Is there any possibilities that cursor team will integrate the open ai realtime api ,so it will be even more easy by just voice most of the development process is even more easy and fast
1 Like
Given how much it costs, I think its very much a no, unless there is substantial reductions in the cost in future.
In the longer term I think we will see extensions for local models
1 Like
What is it like $9/hr? My time is worth more than that.
The real question is a) how seamlessly it can be integrated and b) how beneficial is the realtime-nes versus just adding a good speech to text model that’s specifically good at coding language (variable names, etc.)

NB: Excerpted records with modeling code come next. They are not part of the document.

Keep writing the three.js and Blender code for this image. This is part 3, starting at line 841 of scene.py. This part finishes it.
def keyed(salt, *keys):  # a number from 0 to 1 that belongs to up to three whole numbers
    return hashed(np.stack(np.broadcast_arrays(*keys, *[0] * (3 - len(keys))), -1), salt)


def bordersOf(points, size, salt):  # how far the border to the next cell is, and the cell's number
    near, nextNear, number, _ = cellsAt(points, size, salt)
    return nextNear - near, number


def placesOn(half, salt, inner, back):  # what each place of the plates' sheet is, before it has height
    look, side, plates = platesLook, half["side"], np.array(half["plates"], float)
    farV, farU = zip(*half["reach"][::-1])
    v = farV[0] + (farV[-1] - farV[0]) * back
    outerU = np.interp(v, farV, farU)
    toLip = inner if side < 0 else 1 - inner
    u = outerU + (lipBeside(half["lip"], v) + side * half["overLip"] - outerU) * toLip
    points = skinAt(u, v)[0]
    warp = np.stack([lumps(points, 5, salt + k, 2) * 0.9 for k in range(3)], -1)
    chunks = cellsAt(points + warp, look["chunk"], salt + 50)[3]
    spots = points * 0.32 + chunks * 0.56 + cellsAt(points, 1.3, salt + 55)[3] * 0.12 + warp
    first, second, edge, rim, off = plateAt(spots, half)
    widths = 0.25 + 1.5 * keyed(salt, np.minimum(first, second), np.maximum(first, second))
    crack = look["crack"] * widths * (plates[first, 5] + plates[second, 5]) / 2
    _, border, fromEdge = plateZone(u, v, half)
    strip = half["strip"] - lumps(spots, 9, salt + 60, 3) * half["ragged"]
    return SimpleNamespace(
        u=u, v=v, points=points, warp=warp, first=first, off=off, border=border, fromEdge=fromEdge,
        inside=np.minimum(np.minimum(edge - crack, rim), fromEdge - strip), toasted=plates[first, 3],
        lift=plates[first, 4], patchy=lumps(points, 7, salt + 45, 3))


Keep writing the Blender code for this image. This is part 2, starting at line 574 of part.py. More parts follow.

GPT-4o is also not that great at coding compared to sonnet3.5 and o1
3 Likes
Seconding this, I have been dreaming about this for years and will make it myself if no one else does. Here’s the rundown of what I’d want to see:
- Locally run VAD - if we run voice activity detection locally (or just set to push to talk) we cut down on a lot of costs by not needing to constantly be sending empty audio for OAI’s VAD to check
- Direct integration with the existing chat window - from skimming over the Realtime API doc here we should be able to seamlessly mix together text and voice so the user can decide whether to speak or type their question
- Passing between 4o (or 4o mini) and better models for actual problems - a prompt can be constructed that makes use of the realtime API’s function calling so that it can pass off most of the actual work to other AIs. In my vision of this functionality, the realtime voice is really just there as a messenger and assistant personality who uses function calling to request answers to programming questions as well as to pass summaries of problems to other AIs which can then write the actual prompts which will be used to write code. If I say “please edit X function to do Y” a function call with that info will be used to find the function in question and then instructions are passed either directly to 3.5 Sonnet or similar of what to do OR in some cases o1 mini can be called to write a more thorough prompt for another AI
- This is crucial - need the ability to load in locally run RVC models so OpenAI’s cringe voices can be converted to anime girls on the fly. If this feature is not included I will not be able to get any work done, I hope you understand.